Djohan mengatakan penguatan growth mindset, bisa mendorong motivasi untuk pencapaian terbaik. “Dengan mindset bertumbuh, anak-anak akan punya prinsip saya bisa lebih cerdas dari saat ini. Saya menjadikan belajar tujuan dan saya mau berusaha keras, saya akan lebih kuat. Jadi, anak-anak mau menyediakan waktu dan berusaha lebih keras. Pencapaian luar biasa bisa muncul,” kata Djohan.
Menurut Djohan, faktor non-akdemik seperti growth mindset yang dikaji PISA ini semakin penting. “Dari guru yang punya growth mindset, siswa kita di kelas bisa menjadi anak dengan mindset bertumbuh. Tidak takut gagal dan terus berusaha sampai bisa. Dari sinilah, inovasi dan kreativitas bermunculan,” ujarnya.
Djohan pun memanfaatkan masa pandemi Covid-19 yang membuat para guru terbiasa belajar daring berbagi strategi untuk pengajaran growth mindset di kelas. Program untuk menyiapkan growth mindset coach pun ditawarkan kepada para praktisi pendidikan dan guru yang punya komitmen untuk membantu pendidikan Indonesia maju.

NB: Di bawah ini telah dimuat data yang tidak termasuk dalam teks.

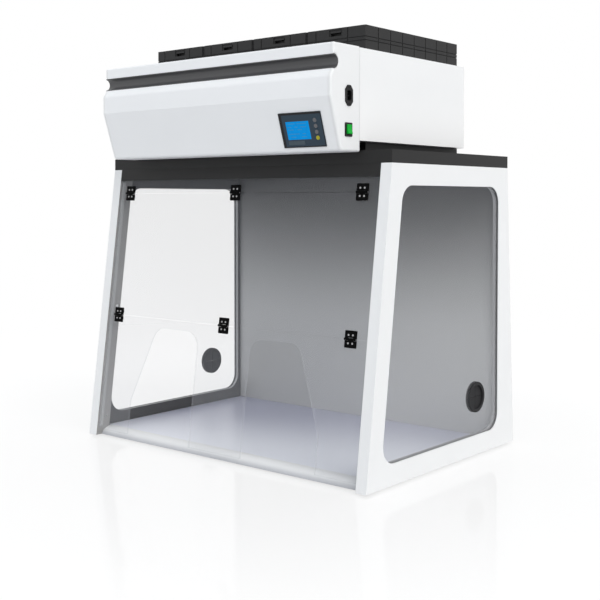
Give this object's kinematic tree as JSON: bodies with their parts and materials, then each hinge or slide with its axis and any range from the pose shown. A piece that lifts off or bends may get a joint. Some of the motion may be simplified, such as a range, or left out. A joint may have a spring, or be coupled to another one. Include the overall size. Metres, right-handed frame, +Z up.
{
  "type": "ductless fume hood",
  "caption": "Bench-top ductless fume hood with sloping clear hinged sashes, side windows, a fan head with a control panel, and filter cassettes on top.",
  "frame": {"origin": "middle of the bounding box, on the surface that the hood stands on", "axes": "+Z up; the sashes, fascia and control panel face -Y; +X is on the right for a user who stands in front, and its end of the fascia carries the power inlet"},
  "size_m": [1.002, 0.726, 1.1235],
  "materials": {
    "painted_white": "smooth white paint, satin",
    "wall_grey": "mid grey paint, satin",
    "liner_grey": "dark grey paint, satin",
    "dark_frame": "anthracite paint, satin",
    "clear_sheet": "clear polished acrylic",
    "work_surface": "pale blue-grey laminate, satin",
    "rubber_black": "matt rubber",
    "seal_clear": "translucent silicone",
    "filter_black": "moulded matt black plastic",
    "filter_fibre": "pale bonded fibre board",
    "black_plastic": "moulded black plastic",
    "steel": "plain bright steel",
    "motor_metal": "cast aluminium",
    "groove_grey": "dark grey satin plastic",
    "panel_slate": "slate film front",
    "display_blue": "clear front over a lit blue display",
    "board_green": "circuit board lacquer",
    "key_grey": "grey plastic",
    "key_yellow": "yellow plastic",
    "rocker_green": "translucent green plastic",
    "pale_trim": "pale plastic trim",
    "strip_grey": "light grey plastic strip"
  },
  "bodies": {
    "cabinet": {"base_tray": "painted_white", "worktop": "work_surface", "foot_pads": "rubber_black", "side_frame_left": "painted_white", "side_frame_right": "painted_white", "side_liner_left": "liner_grey", "side_liner_right": "liner_grey", "side_window_left": "clear_sheet", "side_window_right": "clear_sheet", "cable_port_left": "rubber_black", "cable_port_right": "rubber_black", "window_seals": "seal_clear", "back_liner": "wall_grey", "rear_cover": "painted_white", "rear_posts": "steel", "top_frame": "dark_frame", "front_apron": "dark_frame", "ceiling_grille": "liner_grey", "prefilter_panel": "filter_fibre", "head_collar": "dark_frame", "housing_shell": "painted_white", "fan_deck": "steel", "inlet_rings": "steel", "motor_bridges": "steel", "fan_motors": "motor_metal", "front_fascia": "painted_white", "fascia_end_left": "painted_white", "fascia_end_right": "painted_white", "groove_trim": "groove_grey", "control_panel": "panel_slate", "display_window": "display_blue", "display_board": "board_green", "power_supply": "motor_metal", "power_inlet": "black_plastic", "switch_bezel": "black_plastic", "filter_upper_1": "filter_black", "filter_upper_2": "filter_black", "filter_upper_3": "filter_black", "filter_upper_4": "filter_black", "filter_lower_tier": "filter_black", "fixed_strip": "clear_sheet", "hinge_leaves_fixed": "black_plastic", "hinge_pins_top": "steel", "hinge_screws_fixed": "steel", "rest_strips": "strip_grey", "stile_plugs": "pale_trim"},
    "upper_sash": {"sash_upper": "clear_sheet", "hinge_leaves_upper_sash": "black_plastic", "hinge_pins_middle": "steel", "hinge_screws_upper_sash": "steel"},
    "lower_sash": {"sash_lower": "clear_sheet", "hinge_leaves_lower_sash": "black_plastic", "hinge_screws_lower_sash": "steel"},
    "left_fan": {"impeller_left": "black_plastic"},
    "right_fan": {"impeller_right": "black_plastic"},
    "power_rocker": {"switch_rocker": "rocker_green"},
    "key_1": {"panel_key_1": "key_yellow"},
    "key_2": {"panel_key_2": "key_grey"},
    "key_3": {"panel_key_3": "key_grey"},
    "key_4": {"panel_key_4": "key_grey"}
  },
  "joints": [
    {"name": "upper_sash_hinge", "type": "hinge", "parent": "cabinet", "child": "upper_sash", "pos_m": [0, -0.25352, 0.70808], "axis": [-1, 0, 0], "range_deg": [0, 105]},
    {"name": "lower_sash_hinge", "type": "hinge", "parent": "upper_sash", "child": "lower_sash", "pos_m": [0, -0.30002, 0.35613], "axis": [-1, 0, 0], "range_deg": [0, 172]},
    {"name": "left_fan_spin", "type": "hinge", "parent": "cabinet", "child": "left_fan", "pos_m": [-0.19, 0.0355, 0.88], "axis": [0, 0, 1], "continuous": true},
    {"name": "right_fan_spin", "type": "hinge", "parent": "cabinet", "child": "right_fan", "pos_m": [0.19, 0.0355, 0.88], "axis": [0, 0, 1], "continuous": true},
    {"name": "power_rocker_tilt", "type": "hinge", "parent": "cabinet", "child": "power_rocker", "pos_m": [0.41, -0.296, 0.856], "axis": [0, 1, 0], "range_deg": [0, 18]},
    {"name": "key_1_press", "type": "slide", "parent": "cabinet", "child": "key_1", "axis": [0, 0.9523, 0.305], "range_m": [0, 0.0008], "stiffness_N_per_m": 250},
    {"name": "key_2_press", "type": "slide", "parent": "cabinet", "child": "key_2", "axis": [0, 0.9523, 0.305], "range_m": [0, 0.0008], "stiffness_N_per_m": 250},
    {"name": "key_3_press", "type": "slide", "parent": "cabinet", "child": "key_3", "axis": [0, 0.9523, 0.305], "range_m": [0, 0.0008], "stiffness_N_per_m": 250},
    {"name": "key_4_press", "type": "slide", "parent": "cabinet", "child": "key_4", "axis": [0, 0.9523, 0.305], "range_m": [0, 0.0008], "stiffness_N_per_m": 250}
  ]
}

Suyanto yang juga Anggota Badan Standar Nasional Pendidikan mengatakan PISA ini jadi indikasi kesehatan pendidikan. Diketahui, bahwa faktor tentang keyakinan akan menentukan atau memengaruhi perilaku kita pada orang lain. “Kalau kita meyakini siswa pintar, kreatif, dan inovatif akan memengaruhi tindakan guru sehingga akan lebih baik mengajar siswa,” ujar Suyanto.
Menurut Suyanto, dari paparan tentang Top 10 Skill di dunia kerja yang secara rutin dirilis World Economic Forum, karakter menjadi tuntutan utama. “Karakter moral maupun karakter performance yang disebut-sebut. Tidak disebutkan yang pintar Matematika atau jago Fisika. Bukan tidak penting penguasaan pengetahuan, namun iti dilakukan dalam upaya membangun sehingga generasi muda kita daya komptetitif yang baik,” papar Suyanto.
Karakter dan sikap yang mendorong kreativitas dan berpikir kritis semakin penting di abad 21. Lalu bertambah lagi menjadi berpikir analitis untuk mampu menawarkan pemecahan masalah yang makin kompleks.
Baca juga: Ketertinggalan Akademik Siswa Indonesia di Kancah Dunia
Menurut Suyanto, OECD merefleksikan hasil PISA Indonesia yang tidak berubah, salah satunya karena persoalan mindset. “Jadi ini kesempatan baik untuk membuat training growth mindset dengan bagi para guru. Tujuannya untuk menyebarkan pandemi growth mindset ke banyak orang. Dari guru, orangtua, bisa membangun anak-cucu punya mindset bertumbuh. Kita mau geser 60 persen siswa yang punya fixed mindset ke growth mindset,” jelas Suyanto.